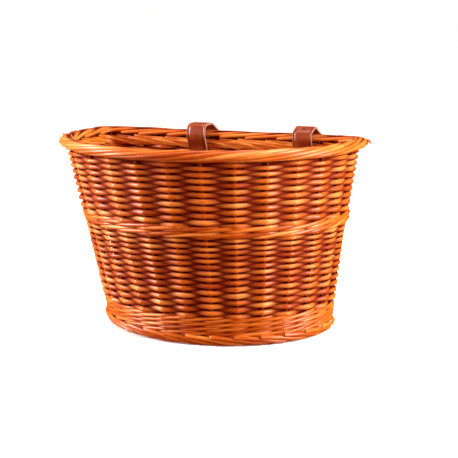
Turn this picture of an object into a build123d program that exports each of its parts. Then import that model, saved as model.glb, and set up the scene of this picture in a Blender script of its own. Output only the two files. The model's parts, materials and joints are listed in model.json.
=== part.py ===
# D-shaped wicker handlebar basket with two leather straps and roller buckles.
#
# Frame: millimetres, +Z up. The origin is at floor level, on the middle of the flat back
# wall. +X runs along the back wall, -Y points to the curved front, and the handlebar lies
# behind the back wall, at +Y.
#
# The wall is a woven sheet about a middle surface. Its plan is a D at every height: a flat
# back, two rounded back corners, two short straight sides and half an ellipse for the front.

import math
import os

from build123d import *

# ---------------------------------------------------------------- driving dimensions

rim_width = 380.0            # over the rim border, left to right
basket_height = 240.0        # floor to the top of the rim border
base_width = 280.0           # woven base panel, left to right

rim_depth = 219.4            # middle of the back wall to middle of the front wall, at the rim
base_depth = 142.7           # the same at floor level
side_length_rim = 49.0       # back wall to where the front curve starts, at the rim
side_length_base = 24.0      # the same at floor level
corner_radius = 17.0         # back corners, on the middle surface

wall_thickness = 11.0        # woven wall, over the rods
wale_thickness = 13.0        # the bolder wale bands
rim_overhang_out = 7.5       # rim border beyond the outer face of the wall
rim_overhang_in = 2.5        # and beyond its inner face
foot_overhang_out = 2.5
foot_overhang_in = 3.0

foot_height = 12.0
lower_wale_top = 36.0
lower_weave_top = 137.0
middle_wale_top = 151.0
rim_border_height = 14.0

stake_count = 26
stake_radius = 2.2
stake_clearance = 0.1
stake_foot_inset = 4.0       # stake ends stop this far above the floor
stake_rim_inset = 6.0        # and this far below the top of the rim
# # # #
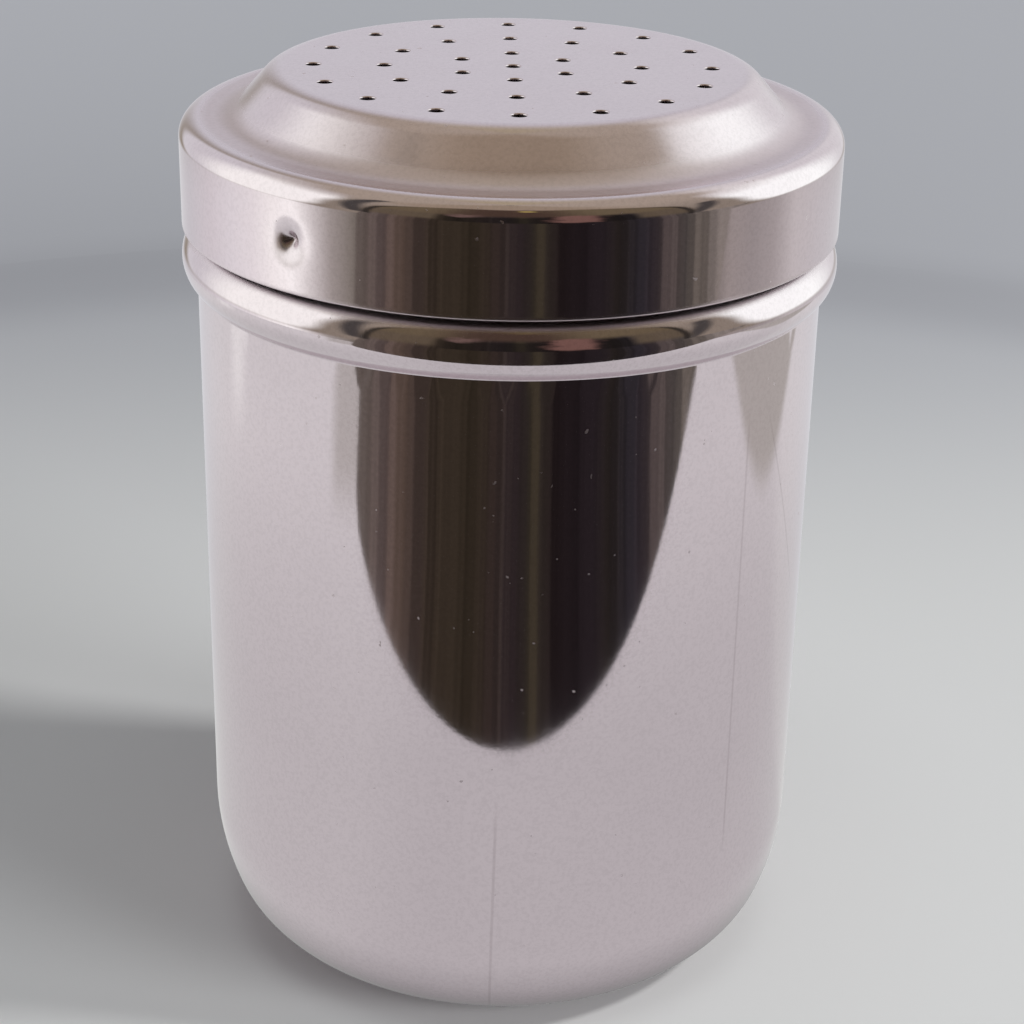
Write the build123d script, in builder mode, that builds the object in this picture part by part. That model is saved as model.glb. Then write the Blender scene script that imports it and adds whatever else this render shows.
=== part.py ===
# # # #
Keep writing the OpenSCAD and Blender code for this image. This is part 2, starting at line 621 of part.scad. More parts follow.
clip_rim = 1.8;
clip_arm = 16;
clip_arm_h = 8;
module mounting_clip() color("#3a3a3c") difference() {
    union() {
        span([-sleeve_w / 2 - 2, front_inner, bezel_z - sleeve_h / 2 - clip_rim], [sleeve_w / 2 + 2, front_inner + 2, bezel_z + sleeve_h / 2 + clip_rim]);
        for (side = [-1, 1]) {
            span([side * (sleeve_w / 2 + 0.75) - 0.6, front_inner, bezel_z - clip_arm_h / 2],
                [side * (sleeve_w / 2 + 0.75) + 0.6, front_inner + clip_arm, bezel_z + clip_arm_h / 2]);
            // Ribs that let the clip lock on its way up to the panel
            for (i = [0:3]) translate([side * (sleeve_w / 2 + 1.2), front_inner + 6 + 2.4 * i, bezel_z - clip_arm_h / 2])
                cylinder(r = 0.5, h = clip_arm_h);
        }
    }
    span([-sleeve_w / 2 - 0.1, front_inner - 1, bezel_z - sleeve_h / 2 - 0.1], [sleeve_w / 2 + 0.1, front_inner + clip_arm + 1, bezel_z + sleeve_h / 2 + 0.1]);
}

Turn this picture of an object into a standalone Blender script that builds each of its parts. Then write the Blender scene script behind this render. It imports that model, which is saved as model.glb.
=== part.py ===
# # # #
_Brief:_ Identify and list each line with the word "behind".

_Complete answer:_
# behind the back wall, at +Y.
Turn this picture of an object into a standalone Blender script that builds each of its parts. Then write the Blender scene script behind this render. It imports that model, which is saved as model.glb.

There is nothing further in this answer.